To begin, an excerpt from my senior essay:
I desire to interrogate the ways in which I have felt imagined freedom through performance. I position performance as a personal political project, aiming to capture the ease of movement across and beyond rigid gendered structures…To be a body in a space, breathing, acting, doing–in a space where it was allowed to just do, act, and breathe–through performance art has allowed me to feel a sense of freedom that I had not felt before…I felt stripped down to a selfhood that was unknown, malleable, curious, ready for discovery, ready to begin again and continue. In performance art, existence is allowed. The impossibly possible space becomes affectively visible. Out of this space comes transformation. This project is born out of a deep desire to go to that space; to feel it, even for a moment. Performance art, performance unbound, performance that is ever changing, performance that is actionable, performance that listens to you and to others; this is a medium worth traversing on the path moving towards and beyond.

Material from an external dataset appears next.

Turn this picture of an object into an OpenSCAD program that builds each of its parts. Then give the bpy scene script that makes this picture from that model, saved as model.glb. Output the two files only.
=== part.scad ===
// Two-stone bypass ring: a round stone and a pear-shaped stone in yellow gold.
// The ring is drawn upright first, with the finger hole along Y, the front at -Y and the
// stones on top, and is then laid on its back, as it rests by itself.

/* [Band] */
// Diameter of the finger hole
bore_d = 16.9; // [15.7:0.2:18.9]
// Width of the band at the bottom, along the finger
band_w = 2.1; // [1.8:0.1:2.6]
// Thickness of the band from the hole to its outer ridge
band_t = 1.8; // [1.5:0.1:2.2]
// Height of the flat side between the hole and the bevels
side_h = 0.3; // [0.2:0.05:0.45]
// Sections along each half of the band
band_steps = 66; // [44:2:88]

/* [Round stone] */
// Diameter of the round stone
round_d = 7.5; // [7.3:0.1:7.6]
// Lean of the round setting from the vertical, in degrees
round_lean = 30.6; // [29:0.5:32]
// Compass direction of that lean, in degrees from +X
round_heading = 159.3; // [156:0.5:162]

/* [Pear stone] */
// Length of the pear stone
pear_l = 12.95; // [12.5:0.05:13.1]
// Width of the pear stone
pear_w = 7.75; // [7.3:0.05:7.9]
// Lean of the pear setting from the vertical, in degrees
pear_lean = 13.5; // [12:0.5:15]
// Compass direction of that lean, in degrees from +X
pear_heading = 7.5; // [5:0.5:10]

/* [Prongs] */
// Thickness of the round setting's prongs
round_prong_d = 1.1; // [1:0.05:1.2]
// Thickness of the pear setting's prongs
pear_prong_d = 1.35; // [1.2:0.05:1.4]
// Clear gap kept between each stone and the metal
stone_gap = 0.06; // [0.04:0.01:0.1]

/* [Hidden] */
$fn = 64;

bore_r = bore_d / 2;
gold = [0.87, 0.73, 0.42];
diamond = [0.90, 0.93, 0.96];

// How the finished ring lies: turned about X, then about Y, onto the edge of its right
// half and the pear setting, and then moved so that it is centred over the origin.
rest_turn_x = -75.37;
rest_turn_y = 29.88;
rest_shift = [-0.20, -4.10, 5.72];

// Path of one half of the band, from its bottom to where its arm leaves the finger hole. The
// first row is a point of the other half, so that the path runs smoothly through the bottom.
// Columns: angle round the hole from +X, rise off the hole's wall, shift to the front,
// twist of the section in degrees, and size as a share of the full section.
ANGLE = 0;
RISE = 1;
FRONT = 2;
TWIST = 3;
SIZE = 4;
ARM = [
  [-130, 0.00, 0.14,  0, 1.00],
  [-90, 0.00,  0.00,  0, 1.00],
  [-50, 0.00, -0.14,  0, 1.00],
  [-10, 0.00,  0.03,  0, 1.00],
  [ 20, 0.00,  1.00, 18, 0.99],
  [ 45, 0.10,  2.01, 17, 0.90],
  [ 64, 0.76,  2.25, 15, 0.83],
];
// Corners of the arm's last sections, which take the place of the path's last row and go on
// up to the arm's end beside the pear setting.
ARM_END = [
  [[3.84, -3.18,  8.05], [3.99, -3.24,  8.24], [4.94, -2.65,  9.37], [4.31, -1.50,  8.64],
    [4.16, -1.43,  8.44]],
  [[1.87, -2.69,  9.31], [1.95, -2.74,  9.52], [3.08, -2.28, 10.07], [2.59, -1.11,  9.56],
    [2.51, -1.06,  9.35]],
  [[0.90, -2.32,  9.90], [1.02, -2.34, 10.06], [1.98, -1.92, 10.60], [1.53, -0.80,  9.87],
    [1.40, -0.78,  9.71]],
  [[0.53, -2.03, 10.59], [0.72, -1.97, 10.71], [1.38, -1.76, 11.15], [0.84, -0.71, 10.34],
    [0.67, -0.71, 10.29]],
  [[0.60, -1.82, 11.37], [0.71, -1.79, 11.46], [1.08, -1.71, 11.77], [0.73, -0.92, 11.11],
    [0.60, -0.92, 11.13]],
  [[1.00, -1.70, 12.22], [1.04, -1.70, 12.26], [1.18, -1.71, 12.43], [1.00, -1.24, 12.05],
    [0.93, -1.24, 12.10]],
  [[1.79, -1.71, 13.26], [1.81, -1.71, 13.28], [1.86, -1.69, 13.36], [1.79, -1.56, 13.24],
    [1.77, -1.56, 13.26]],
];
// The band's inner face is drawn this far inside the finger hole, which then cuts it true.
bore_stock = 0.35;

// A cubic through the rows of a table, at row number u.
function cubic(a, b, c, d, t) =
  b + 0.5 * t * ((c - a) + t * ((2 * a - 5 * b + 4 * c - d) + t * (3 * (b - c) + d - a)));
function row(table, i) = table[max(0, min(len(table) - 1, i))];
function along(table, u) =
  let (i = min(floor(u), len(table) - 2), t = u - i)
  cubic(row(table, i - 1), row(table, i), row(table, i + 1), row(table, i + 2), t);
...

I’m obsessed with performance. In some ways, this project began when I was 16 and exploring the Atlanta DIY arts scene through regular summer nights at a warehouse called The Bakery. I thank Daniel Oliver, my Drama professor at Queen Mary University of London during my semester abroad, for introducing me to contemporary performance art and issuing a class field trip to a queer cabaret performance bar in Vauxhall. I thank KBB for introducing me to the term “performance curation” in my sophomore year, for encouraging our class to interrogate the institutional structures that performance has been slotted into, and push beyond them. I thank all of my friends and collaborators over the years, who are the reason I ever started loving theater in the first place. It is all about being together. Xiran, Xingyan, Bre, Nina: Thank you for being the amazing artists and friends you are. It has been a joy to imagine with you.